▶ **Problem to solve**
Which lines in the records below contain the word "continues"? Copy each one out.

▶ **Given information**
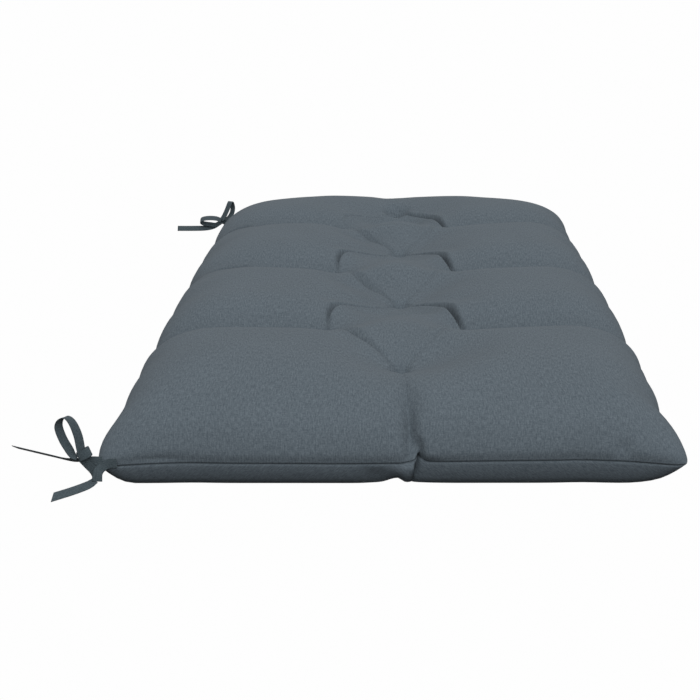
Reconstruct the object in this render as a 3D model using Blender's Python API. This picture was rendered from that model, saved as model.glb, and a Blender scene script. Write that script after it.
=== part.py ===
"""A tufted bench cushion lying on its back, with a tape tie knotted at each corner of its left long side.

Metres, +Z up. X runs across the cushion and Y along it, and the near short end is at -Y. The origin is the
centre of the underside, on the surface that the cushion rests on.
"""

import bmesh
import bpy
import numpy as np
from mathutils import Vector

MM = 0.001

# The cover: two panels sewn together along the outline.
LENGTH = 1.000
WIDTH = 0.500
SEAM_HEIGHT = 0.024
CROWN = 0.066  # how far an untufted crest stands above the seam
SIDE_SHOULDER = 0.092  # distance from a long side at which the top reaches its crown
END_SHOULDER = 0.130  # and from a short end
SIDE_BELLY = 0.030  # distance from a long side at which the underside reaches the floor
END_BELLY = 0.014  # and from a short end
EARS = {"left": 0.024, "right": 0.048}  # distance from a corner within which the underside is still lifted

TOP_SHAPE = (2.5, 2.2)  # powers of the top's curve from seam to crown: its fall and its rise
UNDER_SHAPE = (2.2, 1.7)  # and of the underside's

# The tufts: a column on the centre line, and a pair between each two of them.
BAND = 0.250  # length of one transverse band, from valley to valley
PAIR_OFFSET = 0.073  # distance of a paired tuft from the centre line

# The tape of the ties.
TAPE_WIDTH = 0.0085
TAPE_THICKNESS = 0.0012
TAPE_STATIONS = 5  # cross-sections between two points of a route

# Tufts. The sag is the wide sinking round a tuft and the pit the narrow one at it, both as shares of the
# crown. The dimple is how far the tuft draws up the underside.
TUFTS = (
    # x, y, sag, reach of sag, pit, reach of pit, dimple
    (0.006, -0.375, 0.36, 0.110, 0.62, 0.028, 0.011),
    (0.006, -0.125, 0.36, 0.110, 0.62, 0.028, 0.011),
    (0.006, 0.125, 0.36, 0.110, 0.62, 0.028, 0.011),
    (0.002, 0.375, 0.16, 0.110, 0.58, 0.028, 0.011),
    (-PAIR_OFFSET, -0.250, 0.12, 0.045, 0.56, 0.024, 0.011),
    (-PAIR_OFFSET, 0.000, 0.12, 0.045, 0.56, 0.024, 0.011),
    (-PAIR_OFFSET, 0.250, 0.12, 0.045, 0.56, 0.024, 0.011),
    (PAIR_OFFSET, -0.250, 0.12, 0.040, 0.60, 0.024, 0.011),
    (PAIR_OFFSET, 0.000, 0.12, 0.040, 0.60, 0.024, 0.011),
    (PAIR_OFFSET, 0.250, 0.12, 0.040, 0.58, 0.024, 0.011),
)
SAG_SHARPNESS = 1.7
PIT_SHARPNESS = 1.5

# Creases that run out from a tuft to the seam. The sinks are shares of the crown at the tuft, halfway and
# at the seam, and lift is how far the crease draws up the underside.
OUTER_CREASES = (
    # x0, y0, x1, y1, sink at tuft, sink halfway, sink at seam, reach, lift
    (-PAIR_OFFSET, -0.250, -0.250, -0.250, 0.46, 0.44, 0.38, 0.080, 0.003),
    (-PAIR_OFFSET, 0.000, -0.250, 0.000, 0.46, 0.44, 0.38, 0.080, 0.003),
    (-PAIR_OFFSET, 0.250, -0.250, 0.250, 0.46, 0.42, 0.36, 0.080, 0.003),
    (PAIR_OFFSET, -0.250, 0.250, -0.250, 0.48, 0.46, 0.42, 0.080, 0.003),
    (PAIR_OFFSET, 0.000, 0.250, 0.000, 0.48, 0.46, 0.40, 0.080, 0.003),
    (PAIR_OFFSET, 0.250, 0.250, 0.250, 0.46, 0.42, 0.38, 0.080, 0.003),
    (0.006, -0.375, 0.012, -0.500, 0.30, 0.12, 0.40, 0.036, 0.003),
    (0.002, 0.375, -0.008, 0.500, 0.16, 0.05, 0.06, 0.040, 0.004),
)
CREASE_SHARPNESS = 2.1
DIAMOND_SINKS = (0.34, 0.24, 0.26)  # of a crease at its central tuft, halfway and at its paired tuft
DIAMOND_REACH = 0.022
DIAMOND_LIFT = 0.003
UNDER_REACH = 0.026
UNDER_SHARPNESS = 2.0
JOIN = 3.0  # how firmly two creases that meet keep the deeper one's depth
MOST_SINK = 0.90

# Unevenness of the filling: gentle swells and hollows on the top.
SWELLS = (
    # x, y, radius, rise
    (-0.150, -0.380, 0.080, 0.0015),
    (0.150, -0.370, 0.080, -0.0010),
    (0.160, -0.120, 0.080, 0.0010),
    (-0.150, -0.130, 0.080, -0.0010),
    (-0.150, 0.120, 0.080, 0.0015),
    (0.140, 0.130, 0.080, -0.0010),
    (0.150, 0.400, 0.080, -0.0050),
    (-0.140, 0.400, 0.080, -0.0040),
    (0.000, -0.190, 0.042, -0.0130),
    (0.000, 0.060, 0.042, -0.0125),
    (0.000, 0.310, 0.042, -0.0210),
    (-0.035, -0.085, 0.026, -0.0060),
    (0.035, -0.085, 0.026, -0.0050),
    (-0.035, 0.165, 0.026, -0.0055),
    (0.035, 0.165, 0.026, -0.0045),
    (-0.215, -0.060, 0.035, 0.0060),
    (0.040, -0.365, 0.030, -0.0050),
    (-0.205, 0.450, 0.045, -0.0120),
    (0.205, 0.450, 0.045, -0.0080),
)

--

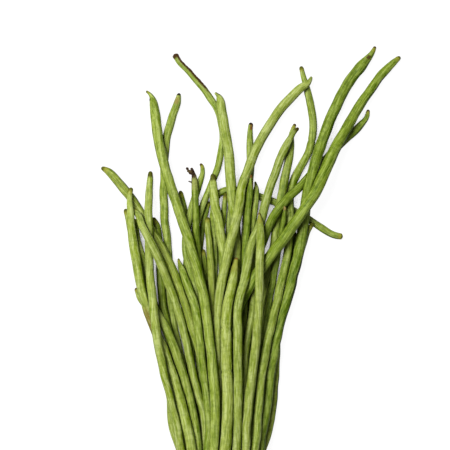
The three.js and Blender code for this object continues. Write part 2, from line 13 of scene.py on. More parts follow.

* * *

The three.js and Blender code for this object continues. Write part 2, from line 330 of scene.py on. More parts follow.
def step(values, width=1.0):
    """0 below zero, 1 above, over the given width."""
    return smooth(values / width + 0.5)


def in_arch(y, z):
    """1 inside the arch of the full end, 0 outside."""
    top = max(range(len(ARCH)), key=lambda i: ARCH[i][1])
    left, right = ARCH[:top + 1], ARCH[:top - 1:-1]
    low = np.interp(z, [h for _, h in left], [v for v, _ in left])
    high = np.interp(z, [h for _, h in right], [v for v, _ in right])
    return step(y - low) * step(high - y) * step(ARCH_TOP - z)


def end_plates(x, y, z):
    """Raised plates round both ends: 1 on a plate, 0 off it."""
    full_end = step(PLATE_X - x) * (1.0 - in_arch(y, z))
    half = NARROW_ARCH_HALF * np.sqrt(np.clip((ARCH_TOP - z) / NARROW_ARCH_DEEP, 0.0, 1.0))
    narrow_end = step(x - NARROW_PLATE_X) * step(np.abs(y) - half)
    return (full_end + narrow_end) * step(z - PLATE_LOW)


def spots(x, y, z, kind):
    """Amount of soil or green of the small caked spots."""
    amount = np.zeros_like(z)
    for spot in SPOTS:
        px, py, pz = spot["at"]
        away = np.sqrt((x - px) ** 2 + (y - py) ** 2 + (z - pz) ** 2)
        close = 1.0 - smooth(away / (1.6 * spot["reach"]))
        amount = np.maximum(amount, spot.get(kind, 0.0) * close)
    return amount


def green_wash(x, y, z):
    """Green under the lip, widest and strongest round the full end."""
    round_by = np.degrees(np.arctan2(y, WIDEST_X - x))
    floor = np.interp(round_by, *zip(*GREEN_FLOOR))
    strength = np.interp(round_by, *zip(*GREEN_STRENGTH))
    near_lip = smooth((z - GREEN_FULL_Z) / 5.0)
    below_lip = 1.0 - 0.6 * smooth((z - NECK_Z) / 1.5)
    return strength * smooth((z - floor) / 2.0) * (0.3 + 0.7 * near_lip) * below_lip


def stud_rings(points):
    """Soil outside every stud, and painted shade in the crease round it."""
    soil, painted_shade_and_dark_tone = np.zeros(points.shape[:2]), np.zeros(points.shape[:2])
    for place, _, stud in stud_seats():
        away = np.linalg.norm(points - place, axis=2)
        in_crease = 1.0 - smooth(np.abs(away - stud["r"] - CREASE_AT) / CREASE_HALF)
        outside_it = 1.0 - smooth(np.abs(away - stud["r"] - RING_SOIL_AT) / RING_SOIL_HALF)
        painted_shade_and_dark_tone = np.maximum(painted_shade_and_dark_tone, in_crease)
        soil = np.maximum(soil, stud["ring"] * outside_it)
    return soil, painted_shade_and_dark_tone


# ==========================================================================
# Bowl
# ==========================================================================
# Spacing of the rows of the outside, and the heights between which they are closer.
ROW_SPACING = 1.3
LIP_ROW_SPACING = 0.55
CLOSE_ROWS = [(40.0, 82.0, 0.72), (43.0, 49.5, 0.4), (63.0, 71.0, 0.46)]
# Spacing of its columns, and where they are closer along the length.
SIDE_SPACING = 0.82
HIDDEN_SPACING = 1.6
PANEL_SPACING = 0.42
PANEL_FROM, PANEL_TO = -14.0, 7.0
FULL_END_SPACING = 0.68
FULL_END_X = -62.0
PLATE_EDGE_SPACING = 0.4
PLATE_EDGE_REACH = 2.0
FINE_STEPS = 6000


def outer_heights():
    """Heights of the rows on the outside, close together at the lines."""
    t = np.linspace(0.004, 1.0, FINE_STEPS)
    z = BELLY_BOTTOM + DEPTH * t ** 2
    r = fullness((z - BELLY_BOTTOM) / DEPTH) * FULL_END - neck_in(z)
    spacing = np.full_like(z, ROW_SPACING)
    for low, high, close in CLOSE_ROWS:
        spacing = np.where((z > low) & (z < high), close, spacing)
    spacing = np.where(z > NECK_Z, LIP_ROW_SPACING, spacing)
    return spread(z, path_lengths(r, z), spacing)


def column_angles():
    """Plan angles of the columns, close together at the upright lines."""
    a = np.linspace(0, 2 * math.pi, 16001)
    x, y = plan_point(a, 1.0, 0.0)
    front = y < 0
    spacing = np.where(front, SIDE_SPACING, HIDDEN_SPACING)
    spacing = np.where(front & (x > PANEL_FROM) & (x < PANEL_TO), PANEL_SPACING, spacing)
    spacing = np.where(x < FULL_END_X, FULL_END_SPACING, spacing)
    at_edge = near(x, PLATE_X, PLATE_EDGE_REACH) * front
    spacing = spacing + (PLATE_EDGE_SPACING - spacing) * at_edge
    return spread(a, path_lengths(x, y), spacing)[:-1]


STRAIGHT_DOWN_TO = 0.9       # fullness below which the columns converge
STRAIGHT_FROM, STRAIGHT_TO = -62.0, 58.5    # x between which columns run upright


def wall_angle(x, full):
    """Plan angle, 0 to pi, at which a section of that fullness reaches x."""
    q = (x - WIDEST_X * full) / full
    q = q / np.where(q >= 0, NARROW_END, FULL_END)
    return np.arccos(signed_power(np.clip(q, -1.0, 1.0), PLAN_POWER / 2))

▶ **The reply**
The three.js and Blender code for this object continues. Write part 2, from line 13 of scene.py on. More parts follow.
The three.js and Blender code for this object continues. Write part 2, from line 330 of scene.py on. More parts follow.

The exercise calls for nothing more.